Half Blood Prince left me with a lot of questions- what's gonna happen to Harry? Without Dumbledore, how will Voldemort be destroyed? I had to wait two years to find out- and it was worth it. I got my copy of Deathly Hallows the day it came out- 6am UPS to my doorstep. I proceded to hole up in my room for 15 hours, only coming out to pee and get snacks. I stayed there until the final page was turned. I laughed, I cried, and a lot of the time I was thrown through a loop that I didn't see coming. I still remember reading that book- and it's one of the few books I remember the experience of reading, instead of just what the pages contained. It's a rare thing for reading a book to be an experience, but Harry Potter is just that- and not for me alone, but for millions of fans. I'm not the only one that wears a time turner necklace, and I'm not the only one that goes to midnight launches. I'm not one of the only ones that went to The Wizarding World of Harry Potter on opening day. I was 20 years old, with my 12 year old cousin- I sprinted, full speed, to try and be first in line for everything, while she dragged behind me texting and facebooking about how dorky I am on her Android.
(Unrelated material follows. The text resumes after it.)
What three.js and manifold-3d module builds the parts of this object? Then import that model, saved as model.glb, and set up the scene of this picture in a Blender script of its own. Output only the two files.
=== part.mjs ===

But I didn't care. Harry Potter has helped me to realize that it's not what other people think about you, but that it's important what those whom you care about think, that knowing the difference between right and wrong is important, that it is vital to grow and change. I've grown up with Harry Potter, and he's grown up with me. I can't wait til July 15th, but I know that I'll be crying before the opening theme even ends- just because I don't want my 7 years of magic to end.


I know it never will though- as long as I can read the books, watch the films, and have my Harry Potter posters over my bed.